Construction delays are often responsible for turning profitable projects into loss-making ventures (Sweis et al 2008). While delays are endemic in the construction industry, this need not be so. The consequences of these delays, which include cost overruns, loss of profits, increased overheads, stress, acrimony between parties, litigation and loss of opportunities because resources are tied up in delayed projects, warrant a study of this nature. The first step in correcting this anomaly is to identify the root causes of the delays so that corrective measures can be devised. Project managers will then be in a better position to monitor and control their plans. Projects that are on track give implementers satisfaction and stress-free hours of work, as they know that they are in control of their projects. All stakeholder (contractors, consultants, clients and others) should benefit from the findings of this study.
It appears that it has become the norm rather than the exception for road construction projects in Malawi to experience delay. Ellis and Thomas (2003) argue that a significant annoyance to the public is when important projects are not completed in a timely manner and when the actual construction work takes longer than necessary, thereby prolonging the inconvenience. Apart from inconveniencing road users, various studies (Al-Khalil & Al-Ghafly 1999; Ahmed et al 2002; Aibinu & Jagboro 2002; Assaf & Al-Hejji 2006) have shown that a delay usually leads to cost overruns and disputes, and negatively impacts the economic feasibility of such projects. Projects that are delayed are not just costly for the contractor and client, but also for other stakeholders. The cost of deprived benefits to the users, which by definition is higher than the cost of the project, is a major result of construction delays (Malotaux 2009).

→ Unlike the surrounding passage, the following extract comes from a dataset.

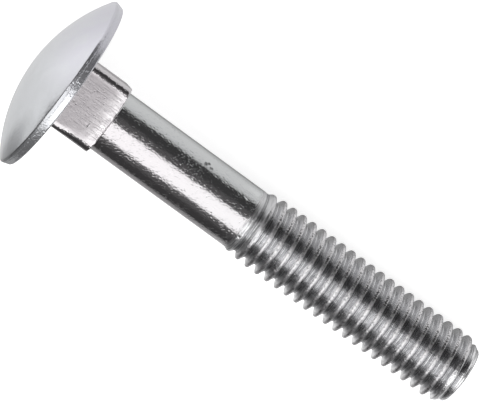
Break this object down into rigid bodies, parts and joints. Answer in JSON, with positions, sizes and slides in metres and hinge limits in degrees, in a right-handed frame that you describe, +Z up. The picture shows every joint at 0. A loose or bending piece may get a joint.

The objectives of this paper are to document:
■ The range of identified causes of delay in completing road construction projects in Malawi
■ The most important causes of delay in road construction projects in Malawi
■ Identified differences in perception of contractors, consultants and clients regarding causes of delay in delivering projects by the intended completion date.
This paper thus answers the following three questions:
■ What are the general causes of delay in road construction projects in Malawi?
■ What are the most important causes of delay in road construction projects in Malawi?
■ What are the perceptions of contractors, consultants and clients regarding the causes of delay in delivering these projects by the intended completion date?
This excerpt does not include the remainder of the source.